This afternoon I visited with Dr Dwayne Beck at Dakota Lakes Research Farm. Dakota Lakes was started in about 1990 when a group of farmers decided they wanted to have some independent research done. Now the South Dakota State University is involved as well. By coincidence today was the farmer field day so I spent the afternoon with lots of other farmers.
Dwayne is know for his work on rotations and for the importance he places on residue cover. Dakota Lakes is in a dry area so residue is especially key.
The picture below is in a plot in a corn/ Soyabean rotation
This is a poor rotation and it shows in the soil. There is not enough residue from the Soyabean and not enough carbon in the system. The soil is platey and this is normally blamed on no till but it is the rotation and lack of diversity.
The picture below is in a corn on corn rotation.
The structure is better as there is more residue and carbon in this rotation but it is a bad rotation due to no diversity. They leave the stalks as long as possible. This means when the wind blows it remain where it should be. Due to their healthy soil they don’t need Bt corn.
They have been experimenting with growing corn with a permanent crop of alfalfa. To start with they just mixed in the alfalfa and it has struggled.

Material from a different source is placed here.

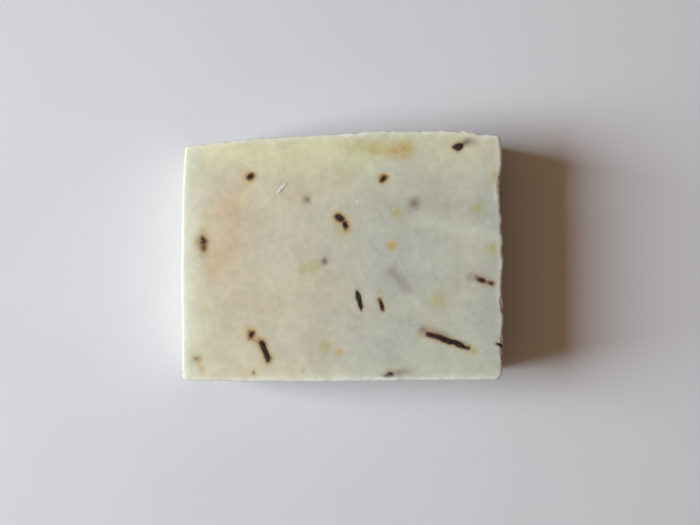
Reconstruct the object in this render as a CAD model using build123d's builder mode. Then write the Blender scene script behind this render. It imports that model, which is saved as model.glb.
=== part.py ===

Now they have tried leaving one corn row empty and putting in alfalfa and then having two rows of corn with higher seed rates
The hope is that the alfalfa will bring up lime, water and other nutrients from deep.
They also have a wheat/ wheat corn/ corn Soyabean/ Soyabean rotation.
With this rotation there is good residue and more diversity.
When they have a rotation with 50% low residue crops the crops can fail on the non irrigated land.
The crop above is Teff grass which is after a failed wheat crop. As you can see the low residue leads to poor soil structure.
We then had talks on wheat pests and diseases which were not too different to our own and also talks on pea varieties. The we had a talk on some new crops they are trying
Above is a relative of OSR whose name I forget, flax and Camelina. They are oilseeds and they are looking at using them for jet fuel of the US Navy.
We also saw where they were growing red clover in wheat. They will also be inter seeding ARG into corn next week using the coated seeds.
The idea of this coating is to allow seeds to be broadcast successfully. The coating absorbs moisture and gets the seed started. If this is successful it could be a real game changer.
When we got back we heard from Sandy Smart
He works for SDSU and is a rangeland specialist. They are looking at converting the roadside verges to native grass species for wildlife and also for baling. These bales could be used for forage or for biofuels and would replace the need for quite a lot of corn to be grown for ethanol. They are also looking to try to get livestock integrated back onto crop land to improve soil health.
I also had a quick look at their planter. It is a monster!
Later in the evening I had some time with Dwayne and Sandy and we drove onto their Northern site to have a look around. My visit was very short but informative as ever when spending time with the Godfather of Sustainable Agriculture. Thank you to Dwayne and his team for letting me gate crash their field day. It is great to see independent research been done for farmers.